Sociological study from the 80's on a handful of restaurants in the Twin Cities area: a hotel restaurant, a family steakhouse, an established upscale place, and a haute cuisine place. Chapters focus mainly on the experiences of chefs and cooks, especially looking at demands of time, restricted and shared spaces, economic contingencies, aesthetics, and decision-making processes. My favorite parts are the excerpted interviews; hearing the voices of the kitchen staff is SO familiar. The author only skirts the staff encounters with management, front-of-house servers, and outside suppliers (all of which I think would make for fascinating studies), but his style and rigor encourages me to look into his other works.

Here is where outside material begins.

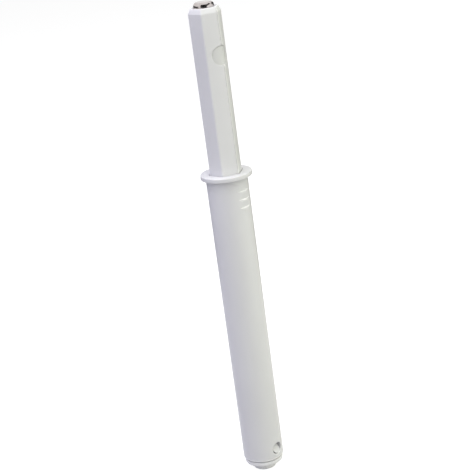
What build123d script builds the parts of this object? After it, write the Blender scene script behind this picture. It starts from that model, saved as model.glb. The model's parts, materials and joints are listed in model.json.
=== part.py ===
from build123d import *
import math
import os

# Magnetic push latch that is drilled into the front edge of a cabinet.
# Millimetres. The axis is Z, the tip points to +Z, and z = 0 is the collar's underside.
# The ribs, both pairs of windows and two corners of the hexagon lie on the X axis.

# Housing tube and collar
drill_diameter = 10.0
shank_clearance = 0.05
shank_length = 73.0
shank_end_chamfer = 0.3
shank_wall = 0.8
collar_diameter = 12.2
collar_thickness = 1.0
collar_edge_chamfer = 0.15
guide_mouth_chamfer = 0.15

# Crush ribs just under the collar
rib_count = 3
rib_width = 3.4
rib_start = 1.0
rib_first = 2.9
rib_pitch = 2.1
rib_root_depth = 0.35
rib_proud = 0.12
rib_run_out = 0.7

# Snap windows that hold the end cap
snap_window_diameter = 3.0
snap_window_rise = 2.7

# Plunger
across_flats = 6.9
corner_radius = 0.5
guide_clearance = 0.1
extension = 40.0
tip_edge_chamfer = 0.5
shoulder_thickness = 2.0
shoulder_clearance = 0.1
foot_length = 5.0
partition_depth = 3.0
partition_thickness = 2.0
light_bore_diameter = 4.2

# Travel
full_travel = 38.5
latch_overtravel = 1.5
stop_gap = 0.05
press_gap = 0.3

# Magnet, keeper plate and the carrier that snaps into the plunger's round windows
magnet_diameter = 4.75
magnet_length = 5.6
magnet_proud = 1.2
magnet_edge_radius = 0.8
magnet_clearance = 0.12
keeper_thickness = 0.8
carrier_length = 13.0
carrier_clearance = 0.05
carrier_slot_width = 1.2
carrier_slot_length = 9.0
window_diameter = 4.6
window_from_end = 11.0
pad_clearance = 0.1
pad_recess = 1.2
pad_edge_chamfer = 0.15

# Main spring
spring_mean_diameter = 3.85
spring_wire = 0.4
spring_coils = 12
spring_wire_sides = 5
spring_clearance = 0.275
spring_end_gap = 0.1

# End cap
cap_plug_length = 7.65
cap_clearance = 0.05
cap_seat_height = 0.3
cap_seat_width = 0.15
cap_rim_inset = 0.25
cap_rim_height = 1.0
cap_rim_taper = 0.1
cap_boss_diameter = 5.8
cap_boss_height = 1.8
cap_boss_edge_chamfer = 0.5
spring_seat_depth = 1.2
spring_post_diameter = 2.8
spring_post_length = 20.0
stud_clearance = 0.25
stud_sag = 0.15
stud_reach = 0.75
stud_ramp_drop = 0.9

# Latch finger, a bent spring wire that swings in the cap and runs in the cam track
finger_wire = 0.5
finger_length = 8.5
finger_axle_length = 1.7
finger_axle_clearance = 0.03
finger_wall_gap = 0.08
finger_foot_gap = 0.08
finger_slot_clearance = 0.2
finger_entry = 4.0

# Heart-shaped cam track in the plunger's foot
lane_offset = 0.8
lane_clearance = 0.125
track_depth = 0.55
pin_end_gap = 0.1
island_rise = 1.2
track_top_clearance = 0.2
track_mouth_flare = 0.4

# Radii and heights that follow from the sizes above
shank_radius = drill_diameter / 2 - shank_clearance
chamber_radius = shank_radius - shank_wall
guide_length = (
    shank_length - cap_plug_length - press_gap - full_travel - foot_length - shoulder_thickness - stop_gap
)
shoulder_top = -guide_length - stop_gap
shoulder_bottom = shoulder_top - shoulder_thickness
foot_bottom = shoulder_bottom - foot_length
cap_top = foot_bottom - full_travel - press_gap
spring_bottom = cap_top - spring_seat_depth
spring_top = -partition_depth
spring_bore_radius = (spring_mean_diameter + spring_wire) / 2 + spring_clearance
magnet_bore_radius = magnet_diameter / 2 + magnet_clearance
magnet_bottom = extension + magnet_proud - magnet_length
carrier_top = magnet_bottom - keeper_thickness
carrier_bottom = carrier_top - carrier_length
carrier_radius = magnet_bore_radius - carrier_clearance
window_height = extension - window_from_end
corner_reach = across_flats / 2 / math.cos(math.pi / 6) - corner_radius * (1 / math.cos(math.pi / 6) - 1)
pad_face = corner_reach - pad_recess
snap_window_height = -shank_length + snap_window_rise
finger_radius = finger_wire / 2
finger_orbit = chamber_radius - finger_wall_gap - finger_radius
finger_plane = math.sqrt(finger_orbit**2 - lane_offset**2)
foot_half_flats = finger_plane - finger_radius - finger_foot_gap
finger_tip = foot_bottom - full_travel + finger_entry
finger_pivot = finger_tip - math.sqrt(finger_length**2 - lane_offset**2)


def disc(radius, low, high):
    """Upright cylinder on the axis between two heights."""
    return Pos(0, 0, low) * Cylinder(radius, high - low, align=(Align.CENTER, Align.CENTER, Align.MIN))


def cross_pin(radius, half_length, height):
    """Cylinder along X through the axis."""
    return Pos(0, 0, height) * Rot(0, 90, 0) * Cylinder(radius, 2 * half_length)


def rounded_hexagon(flats, radius):
    """Hexagon with two corners on the X axis and every corner rounded."""
    sharp = RegularPolygon(flats / 2, 6, major_radius=False)
    return fillet(sharp.vertices(), radius)


def hexagon_bar(flats, radius, low, high):
    return extrude(Pos(0, 0, low) * rounded_hexagon(flats, radius), high - low)


def rib_teeth():
    """Ring of saw teeth: each ledge faces the collar, and each ramp leans in below it."""
    root = shank_radius - rib_root_depth
    inner = root - rib_root_depth
    crest = shank_radius + rib_proud
    points = [(inner, -rib_start), (shank_radius, -rib_start)]
    for tooth in range(rib_count):
        ledge = -rib_first - tooth * rib_pitch
        points.append((root, ledge))
        points.append((crest, ledge))
    end = ledge - rib_run_out
    points.append((shank_radius, end))
    points.append((inner, end))
    profile = make_face(Plane.XZ * Polyline(*points, close=True))
    return revolve(profile, Axis.Z), end


def housing():
    collar = disc(collar_diameter / 2, 0, collar_thickness)
    collar = chamfer(collar.edges().filter_by(GeomType.CIRCLE), collar_edge_chamfer)
    shank = disc(shank_radius, -shank_length, 0)
    shank = chamfer(shank.edges().sort_by(Axis.Z)[0], shank_end_chamfer)
    body = collar + shank
    teeth, teeth_end = rib_teeth()
    tooth_block = Box(drill_diameter * 2, rib_width, -rib_start - teeth_end)
    tooth_zone = Pos(0, 0, (teeth_end - rib_start) / 2) * tooth_block
    core = disc(shank_radius - rib_root_depth, teeth_end, -rib_start)
    body -= tooth_zone - core
    body += teeth & tooth_zone
    guide_flats = across_flats + 2 * guide_clearance
    guide = hexagon_bar(guide_flats, corner_radius, -guide_length, collar_thickness)
    body -= guide
    body -= disc(chamber_radius, -shank_length, -guide_length)
    mouth = body.faces().sort_by(Axis.Z)[-1].inner_wires()[0].edges()
    body = chamfer(mouth, guide_mouth_chamfer)
    body -= cross_pin(snap_window_diameter / 2, drill_diameter, snap_window_height)
    return body


def cam_track():
    """Track open at the foot: two lanes, an island between them and a pocket across the top."""
    half_lane = finger_radius + lane_clearance
    outer = lane_offset + half_lane
    inner = lane_offset - half_lane
    top = foot_bottom + finger_entry + finger_radius + track_top_clearance
    island_foot = foot_bottom + island_rise
    rest_height = foot_bottom + finger_entry - latch_overtravel
    mouth = make_face(
        Polyline(
            (-outer - track_mouth_flare, foot_bottom),
            (outer + track_mouth_flare, foot_bottom),
            (outer, foot_bottom + track_mouth_flare),
            (outer, top),
            (-outer, top),
            (-outer, foot_bottom + track_mouth_flare),
            close=True,
        )
    )
    island = make_face(
        Polyline(
            (0, island_foot),
            (inner, island_foot + inner),
            (inner, rest_height + finger_radius),
            (0, rest_height - finger_radius),
            (-inner, rest_height + finger_radius),
            (-inner, island_foot + inner),
            close=True,
        )
    )
    notch = Pos(0, rest_height) * Circle(finger_radius + lane_clearance / 2)
    face = mouth - (island - notch)
    floor = Plane(origin=(0, foot_half_flats - track_depth, 0), x_dir=(1, 0, 0), z_dir=(0, -1, 0))
    return extrude(floor * face, -chamber_radius)


def plunger():
    rod = hexagon_bar(across_flats, corner_radius, shoulder_bottom, extension)
    end_edges = rod.edges().group_by(Axis.Z)[-1]
    rod = chamfer(end_edges, tip_edge_chamfer)
    foot = hexagon_bar(2 * foot_half_flats, corner_radius, foot_bottom, shoulder_bottom)
    shoulder = disc(chamber_radius - shoulder_clearance, shoulder_bottom, shoulder_top)
    body = rod + foot + shoulder
    body -= disc(magnet_bore_radius, carrier_bottom, extension)
    body -= disc(light_bore_diameter / 2, -partition_depth + partition_thickness, carrier_bottom)
    body -= disc(spring_bore_radius, foot_bottom, -partition_depth)
    body -= cross_pin(window_diameter / 2, across_flats, window_height)
    body -= cam_track()
    return body


def magnet():
    body = disc(magnet_diameter / 2, magnet_bottom, magnet_bottom + magnet_length)
    return fillet(body.edges().sort_by(Axis.Z)[-1], magnet_edge_radius)


def keeper_plate():
    return disc(magnet_diameter / 2, carrier_top, magnet_bottom)


def magnet_carrier():
    body = disc(carrier_radius, carrier_bottom, carrier_top)
    pads = cross_pin(window_diameter / 2 - pad_clearance, pad_face, window_height)
    pads = chamfer(pads.edges().filter_by(GeomType.CIRCLE), pad_edge_chamfer)
    body += pads
    slot = Box(carrier_slot_width, 2 * magnet_bore_radius, carrier_slot_length)
    body -= Pos(0, 0, carrier_bottom + carrier_slot_length / 2) * slot
    return body


def main_spring():
    height = spring_top - spring_bottom - spring_wire - 2 * spring_end_gap
    start = spring_bottom + spring_end_gap + spring_wire / 2
    path = Pos(0, 0, start) * Helix(height / spring_coils, height, spring_mean_diameter / 2)
    section = Plane(origin=path @ 0, z_dir=path % 0) * RegularPolygon(spring_wire / 2, spring_wire_sides)
    return sweep(section, path=path, is_frenet=True)


def latch_finger():
    axle_end = finger_plane - finger_axle_length
    pin_end = foot_half_flats - track_depth + pin_end_gap
    path = Polyline(
        (0, axle_end, finger_pivot),
        (0, finger_plane, finger_pivot),
        (-lane_offset, finger_plane, finger_tip),
        (-lane_offset, pin_end, finger_tip),
    )
    section = Plane(origin=path @ 0, z_dir=path % 0) * Circle(finger_radius)
    return sweep(section, path=path, transition=Transition.RIGHT)


def stud(side):
    """Snap stud low in its window; its face leans in towards the tip, so that it clicks in from below."""
    radius = snap_window_diameter / 2 - stud_clearance
    height = snap_window_height - stud_sag
    plug_radius = chamber_radius - cap_clearance
    reach = plug_radius + stud_reach
    peg = cross_pin(radius, reach, height)
    ramp = make_face(
        Plane.XZ
        * Polyline(
            (0, height - radius),
            (reach, height - radius),
            (reach - stud_ramp_drop, height + radius),
            (0, height + radius),
            close=True,
        )
    )
    wedge = extrude(ramp, radius, both=True)
    return peg & wedge if side > 0 else peg & mirror(wedge, Plane.YZ)


def end_cap():
    plug_radius = chamber_radius - cap_clearance
    rim_radius = shank_radius - cap_rim_inset
    rim_top = -shank_length - cap_seat_height
    rim_bottom = rim_top - cap_rim_height
    boss_bottom = rim_bottom - cap_boss_height
    plug = disc(plug_radius, rim_top, cap_top)
    seat = disc(chamber_radius + cap_seat_width, rim_top, -shank_length)
    rim = Pos(0, 0, (rim_top + rim_bottom) / 2) * Cone(rim_radius - cap_rim_taper, rim_radius, cap_rim_height)
    boss = disc(cap_boss_diameter / 2, boss_bottom, rim_bottom)
    boss = chamfer(boss.edges().sort_by(Axis.Z)[0], cap_boss_edge_chamfer)
    body = plug + seat + rim + boss
    for side in (1, -1):
        body += stud(side)
    well = disc(spring_bore_radius, spring_bottom, cap_top)
    body -= well
    body += disc(spring_post_diameter / 2, spring_bottom, spring_bottom + spring_post_length)
    slot_floor = finger_plane - finger_radius - finger_foot_gap
    slot_bottom = finger_pivot - finger_radius - finger_slot_clearance
    swing = lane_offset * (cap_top - finger_pivot) / finger_length
    slot_half_width = swing + finger_radius + finger_slot_clearance
    slot = Box(2 * slot_half_width, chamber_radius, cap_top - slot_bottom)
    body -= Pos(0, slot_floor + chamber_radius / 2, (cap_top + slot_bottom) / 2) * slot
    axle_end = finger_plane - finger_axle_length - finger_slot_clearance
    axle_hole = Cylinder(finger_radius + finger_axle_clearance, slot_floor - axle_end)
    body -= Pos(0, (slot_floor + axle_end) / 2, finger_pivot) * Rot(90, 0, 0) * axle_hole
    return body


nodes = {
    "housing": housing(),
    "end_cap": end_cap(),
    "plunger": plunger(),
    "magnet_carrier": magnet_carrier(),
    "keeper_plate": keeper_plate(),
    "magnet": magnet(),
    "main_spring": main_spring(),
    "latch_finger": latch_finger(),
}

os.makedirs("parts", exist_ok=True)
for name, shape in nodes.items():
    export_step(shape, f"parts/{name}.step")
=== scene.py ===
import bmesh
import bpy
import json
import math
from mathutils import Matrix, Vector


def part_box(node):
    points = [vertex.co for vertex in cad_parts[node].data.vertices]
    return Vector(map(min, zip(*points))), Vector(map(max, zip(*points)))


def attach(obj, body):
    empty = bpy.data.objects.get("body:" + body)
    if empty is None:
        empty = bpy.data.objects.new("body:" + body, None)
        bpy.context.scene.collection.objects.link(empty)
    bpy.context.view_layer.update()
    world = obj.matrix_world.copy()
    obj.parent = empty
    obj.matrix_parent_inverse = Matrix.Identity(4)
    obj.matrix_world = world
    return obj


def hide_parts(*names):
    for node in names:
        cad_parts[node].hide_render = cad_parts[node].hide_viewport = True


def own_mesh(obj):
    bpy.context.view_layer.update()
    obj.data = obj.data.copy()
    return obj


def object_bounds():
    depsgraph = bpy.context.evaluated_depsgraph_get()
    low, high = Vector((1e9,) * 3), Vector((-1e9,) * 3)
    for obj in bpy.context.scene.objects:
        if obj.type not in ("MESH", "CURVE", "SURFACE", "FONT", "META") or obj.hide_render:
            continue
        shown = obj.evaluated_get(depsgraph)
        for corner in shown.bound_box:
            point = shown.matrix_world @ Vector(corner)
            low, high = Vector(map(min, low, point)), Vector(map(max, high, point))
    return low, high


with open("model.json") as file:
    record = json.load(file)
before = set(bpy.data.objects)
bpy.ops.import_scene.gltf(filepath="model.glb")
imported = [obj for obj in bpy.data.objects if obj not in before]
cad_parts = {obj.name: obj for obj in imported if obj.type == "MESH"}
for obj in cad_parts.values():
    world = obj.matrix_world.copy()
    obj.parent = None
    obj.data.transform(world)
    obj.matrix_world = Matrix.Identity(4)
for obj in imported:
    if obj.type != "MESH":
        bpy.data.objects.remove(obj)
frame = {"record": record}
cad_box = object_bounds()

# Magnetic push latch: tube with a collar, hexagonal plunger with a bright magnet in its tip.
# Metres. The axis is Z, the tip points to +Z, and z = 0 is the collar's underside.
mm = 0.001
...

Another fabulous ethnography by Gary Fine. The book is of interest to sociologists and anthropologists who study all aspects of work, occupations and organisations as well as for students in the sociology of aesthetics. Fine covers the practices cooks and staff produce in kitchens, how they deal with contingencies emerging in restaurants and brought into the kitchen by waiters, any many other areas of kitchen work. Highly recommended.
A very interesting perspective on the culture of professional kitchens. Fine, a sociologist, examines the daily life of four restaurants in the Minneapolis- St.Paul area and describes in great detail the language and socioeconomic culture that allow kitchens to function as organizations.